England benefiting from best of Bell
Ian Bell believes he is in the form of his life after completing his first double century for England and becoming Test cricket’s leading run-scorer in 2011.
Bell added a further 54 to his overnight 181 today to help the hosts post yet another mammoth total at the Kia Oval.
Their score of 591 for six appeared even stronger by stumps on day three as India lurched to 103 for five in reply, despite a defiant unbeaten 57 from the ever-reliable Rahul Dravid.
Having fallen one short of 200 against South Africa at Lord’s three years ago, Bell was understandably delighted to have reached the landmark for the first time.
“I look back on that 199 and falling one short against South Africa, and it was a good innings, but that one run does make a hell of a difference,” he admitted.
“I feel, form-wise at the minute, that I'm as good as I've been in my career.”
Bell has now scored 950 Test runs in 2011, 23 more than team-mate Alastair Cook and over 200 more than anyone else.
Yet when asked to comment on his rise to the top of that particular list, the Warwickshire batsman modestly deflected the praise onto others.
“Cookie’s had a fantastic year. The batting unit in general has been amazing and (batting coach) Graham Gooch has had a massive impact,” he said.
“A lot of it is down to him, but also the hunger we have. For me personally, when you see the other guys getting double hundreds it's in your mind as well to go even bigger and bigger and bigger.
“There's some competitiveness in there, which is healthy and very constructive as well.
“When I started and used to look at the programme, there'd be four or five hundreds (for us) and with the opposition there'd be 20, 30, 40.
"It's great for English cricket now to look at that and see we are stacking up some numbers now like opposition teams.”
In the absence of the injured Jonathan Trott, Bell was also pleased to have made such a significant impact at number three.
“I always believed I had some unfinished business at three,” he admitted.
“At times when I was up the order there before, I don't think I was mature enough and ready. I believe I'm a much better cricketer now than the last time I did it.
“I've learned a lot batting at five, and I've really enjoyed the challenge in this series against a good bowling attack to get up there and show people what I can do at three.
“But I'm pretty realistic as well that next series I'll be back at five.”
India were unable to match Bell’s heroics when they came out to bat following a lengthy rain delay.
After James Anderson and Stuart Broad had struck early blows, Graeme Swann took centre stage with three wickets and Bell feels the spinner can make an even bigger impression tomorrow.

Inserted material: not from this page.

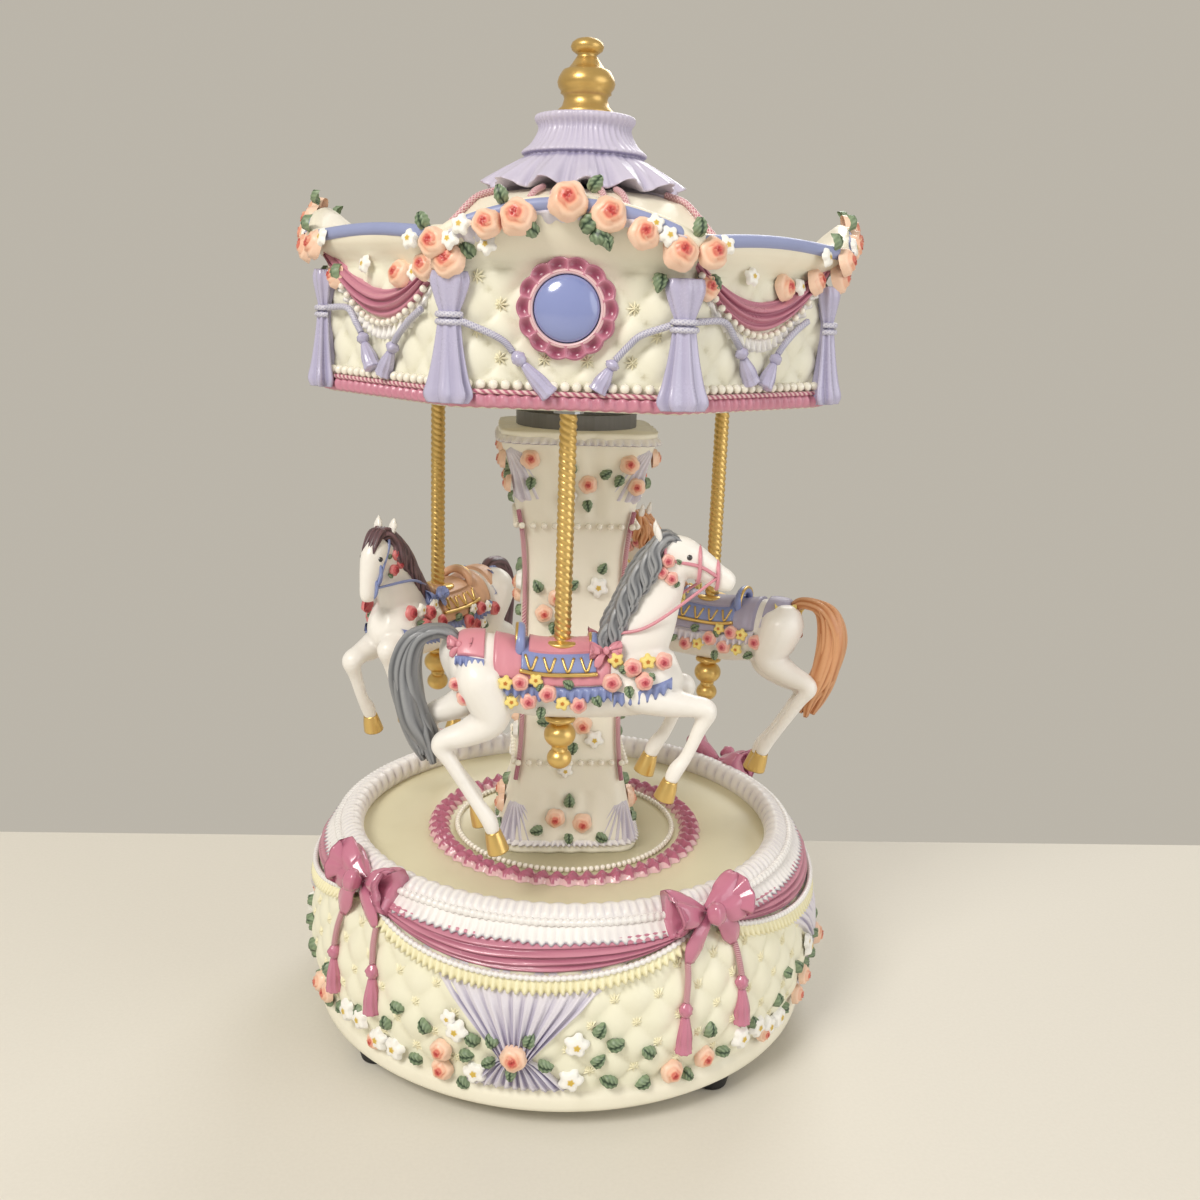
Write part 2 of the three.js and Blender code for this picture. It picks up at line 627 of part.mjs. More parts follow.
function bead(radius, top, blind) {
  const bore = POLE_BORE;
  const centre = top - Math.sqrt(radius * radius - bore * bore);
  const start = Math.acos(bore / radius);
  const profile = [];
  const steps = 6;
  for (let i = 0; i <= steps; i++) {
    const angle = THREE.MathUtils.lerp(blind ? -Math.PI / 2 : -start, start, i / steps);
    profile.push([radius * Math.cos(angle), centre + radius * Math.sin(angle)]);
  }
  if (!blind) return bored(profile, 14);
  profile[0][0] = 0;
  profile.push([bore, centre], [0, centre]);
  return turned(profile, 14);
}

function addHorse({ id, azimuth, heading, drop, neck }) {
  const stand = new THREE.Group();
  const seatZ = CANOPY_Z - SEAT_DROP - drop;
  stand.position.copy(around(azimuth, POLE_CIRCLE, seatZ));
  stand.rotation.z = deg(heading);
  group.add(stand);

  // The lifter's flange rests on the canopy floor at the bottom of the stroke.
  const flange = FLOOR_TOP_Z + GAP + STROKE - drop - seatZ;
  const foot = flange - FLOOR_THICKNESS - STROKE - 2;
  const head = flange + 2.4;
  const bore = (POLE_RADIUS + GAP) / Math.cos(Math.PI / 16);
  const sleeve = bored([
    [bore, foot],
    [LIFTER_RADIUS, foot],
    [LIFTER_RADIUS, flange],
    [LIFTER_FLANGE, flange],
    [LIFTER_FLANGE, head],
    [bore, head],
  ], 16);
  part(`lifter_${id}`, sleeve, STEEL, 0.4, 0.9, stand);

  const smallTop = BEAD_TOP - 2 * Math.sqrt(BEAD_RADIUS ** 2 - POLE_BORE ** 2) - SEAT;
  const smallCentre = smallTop - Math.sqrt(SMALL_BEAD_RADIUS ** 2 - POLE_BORE ** 2);
  const pole = turned([
    [0, smallCentre + SEAT],
    [POLE_RADIUS, smallCentre + SEAT],
    [POLE_RADIUS, head + GAP],
    [4.6, head + GAP],
    [4.6, head + GAP + 2.2],
    [0, head + GAP + 2.2],
  ], POLE_SIDES);
  part(`pole_${id}`, pole, GOLD, 0.3, 1, stand);
  const washer = (bottom, radius) => bored([
    [POLE_BORE, bottom],
    [radius, bottom],
    [radius, bottom + WASHER * 0.4],
    [POLE_BORE, bottom + WASHER],
  ], 14);
  part(`saddle_washer_${id}`, washer(0, 5.6), GOLD, 0.3, 1, stand);
  part(`horse_${id}`, horse(neck), WHITE, 0.4, 0, stand);
  part(`belly_washer_${id}`, washer(BELLY_Z - WASHER - SEAT, 4.4), GOLD, 0.3, 1, stand);
  part(`bead_${id}`, bead(BEAD_RADIUS, BEAD_TOP, false), GOLD, 0.2, 1, stand);
  part(`end_bead_${id}`, bead(SMALL_BEAD_RADIUS, smallTop, true), GOLD, 0.2, 1, stand);
}

addBase();
addColumn();
addCover();
addComb();
addTrain();
addKey();
addCanopy();
HORSES.forEach(addHorse);

export default group;
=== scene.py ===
import math
import random

import bmesh
import bpy
from mathutils import Matrix, Vector


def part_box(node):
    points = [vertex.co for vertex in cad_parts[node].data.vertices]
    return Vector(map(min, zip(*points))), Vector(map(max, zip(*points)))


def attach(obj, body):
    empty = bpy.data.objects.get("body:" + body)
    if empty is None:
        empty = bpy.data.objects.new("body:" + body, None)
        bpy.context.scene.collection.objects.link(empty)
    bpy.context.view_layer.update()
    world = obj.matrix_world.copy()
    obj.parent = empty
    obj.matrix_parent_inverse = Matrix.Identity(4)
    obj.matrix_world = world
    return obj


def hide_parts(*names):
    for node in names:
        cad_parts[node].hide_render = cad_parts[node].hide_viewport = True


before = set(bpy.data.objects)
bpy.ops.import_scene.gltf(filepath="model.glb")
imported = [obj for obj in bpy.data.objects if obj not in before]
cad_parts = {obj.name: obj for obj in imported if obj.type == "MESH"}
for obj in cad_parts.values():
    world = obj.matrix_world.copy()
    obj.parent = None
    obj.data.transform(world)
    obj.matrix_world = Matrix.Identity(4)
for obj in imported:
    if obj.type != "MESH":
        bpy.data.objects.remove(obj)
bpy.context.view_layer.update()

# ---- Camera, floor and light ------------------------------------------------------------------
# The music box stands on a plain pale table in soft studio light, seen from a little above
# its canopy band, close enough for a strong perspective. The table ends a little way behind it.
MM = 0.001
CAMERA_LENS = 36.37
CAMERA_PLACE = (-0.01154, -0.37492, 0.22702)
CAMERA_AIM = (3.16, 13.83, 2.01)      # yaw, pitch and roll in degrees, from a level look along +Y
TABLE_WIDTH = 6.0
TABLE_DEPTH = 3.0
TABLE_BACK_EDGE = 0.112


def aimed(yaw, pitch, roll):
    """Turn of a camera that looks along +Y, then is turned right, down and on its side."""
    level = Matrix.Rotation(math.radians(90), 4, "X")
    down = Matrix.Rotation(math.radians(-pitch), 4, "X")
    turned = Matrix.Rotation(math.radians(-yaw), 4, "Z")
    return turned @ down @ level @ Matrix.Rotation(math.radians(roll), 4, "Z")


camera_data = bpy.data.cameras.new("camera")
camera_data.lens = CAMERA_LENS
camera_data.sensor_width = 36.0
camera_data.clip_start = 0.01
camera = bpy.data.objects.new("camera", camera_data)
camera.matrix_world = Matrix.Translation(CAMERA_PLACE) @ aimed(*CAMERA_AIM)
bpy.context.collection.objects.link(camera)
bpy.context.scene.camera = camera


def area_light(name, place, aim, size, power, colour):
    data = bpy.data.lights.new(name, "AREA")
    data.shape = "DISK"
    data.size = size
    data.energy = power
    data.color = colour
    lamp = bpy.data.objects.new(name, data)
    lamp.location = place
    lamp.rotation_euler = (Vector(aim) - Vector(place)).to_track_quat("-Z", "Y").to_euler()
    bpy.context.collection.objects.link(lamp)


area_light("key_light", (-0.55, -0.75, 0.95), (0, 0, 0.15), 0.45, 9.0, (1.0, 0.97, 0.92))
area_light("fill_light", (0.95, -0.55, 0.45), (0, 0, 0.12), 0.9, 3.6, (0.95, 0.96, 1.0))
area_light("rim_light", (0.35, 0.9, 0.8), (0, 0, 0.2), 0.6, 3.6, (1.0, 1.0, 1.0))

world = bpy.data.worlds.new("studio")
world.use_nodes = True
world.node_tree.nodes["Background"].inputs["Color"].default_value = (0.86, 0.80, 0.69, 1.0)
world.node_tree.nodes["Background"].inputs["Strength"].default_value = 0.58
bpy.context.scene.world = world
bpy.context.scene.view_settings.view_transform = "Standard"


class Wire:
    """A socket of a material's node tree. Arithmetic on it adds Math nodes."""

    def __init__(self, tree, socket=None):
        self.tree = tree
        self.socket = socket

    def node(self, kind, inputs=None, output=0, stops=None, **settings):
        made = self.tree.nodes.new("ShaderNode" + kind)
        for key, value in settings.items():
            setattr(made, key, value)
        if stops:
            ramp = made.color_ramp
            while len(ramp.elements) < len(stops):
                ramp.elements.new(0.5)
            for element, (position, colour) in zip(ramp.elements, stops):
                element.position = position
                element.color = (*colour, 1.0)
        for key, value in (inputs or {}).items():
            if isinstance(value, Wire):
                self.tree.links.new(value.socket, made.inputs[key])
            elif isinstance(value, tuple) and len(value) == 3 and made.inputs[key].type == "RGBA":
                made.inputs[key].default_value = (*value, 1.0)
            else:
                made.inputs[key].default_value = value
        return Wire(self.tree, made.outputs[output])

    def maths(self, operation, first, second=0.0):
        return self.node("Math", {0: first, 1: second}, operation=operation)

    def __add__(self, other):
        return self.maths("ADD", self, other)

    def __sub__(self, other):
        return self.maths("SUBTRACT", self, other)

    def __mul__(self, other):
        return self.maths("MULTIPLY", self, other)

    def __pow__(self, other):
        return self.maths("POWER", self, other)

    __radd__ = __add__
    __rmul__ = __mul__

    def __rsub__(self, other):
        return self.maths("SUBTRACT", other, self)

    def mix(self, low, high):
        """Colour between low and high, with this wire as the factor."""
        return self.node("Mix", {0: self, 6: low, 7: high}, 2, data_type="RGBA")

    def kept(self, low, high):
        """This wire spread from low..high to 0..1 and clamped there."""
        return self.node("MapRange", {"Value": self, "From Min": low, "From Max": high})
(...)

“I didn't expect the pitch to deteriorate as much as it has, which is quite unusual for the Oval. It's like that Australia pitch in 2009 - very dry,” he explained.
“To see the kind of spin we've just had there on day three is quite incredible and exciting for us now. Seeing Swanny full of confidence lifts the rest of the guys.
“He has that reputation now of being world-class, and I hope in this match we will see what he can do on a spinning wicket.”
India bowling coach Eric Simons, who was subjected to a fierce grilling from sections of the touring media, believes his side can still avoid defeat, despite their perilous position heading into day four.
He said: “There’s no doubt it can be saved, there’s also no doubt who are the favourites, but we know Rahul Dravid can bat long periods of time and he’s coming into his own, and Gautam Gambhir (who didn’t bat today after suffering a mild concussion when fielding on day two) will be back tomorrow.”
Although Bell expressed excitement at the amount of turn gained by Swann in the final session, Simons added: “The wicket is certainly playing well. I don’t think it’s a reflection of the wicket, our score this evening. We just need someone to bed in for a long period of time.
“I don’t think conditions have changed dramatically. Certainly there’s pressure on our batting line-up when the opposition post a score that they have.
“If you look over the course of the series our bowlers have bowled a lot more because of the way we have played, so I think they (England’s bowlers) are obviously a lot fresher and can utilise what is in the wicket.”
Simons also refused to criticise India’s batting line-up, even though the tourists have yet to pass 300 in this series.
“We obviously would have liked to have given a better account of ourselves, but we’re not about to start blaming a particular section of our team,” he said.
When asked whether India were ashamed of their efforts, the South African replied: “We’re disappointed, obviously, I don’t know whether ashamed is the right word.”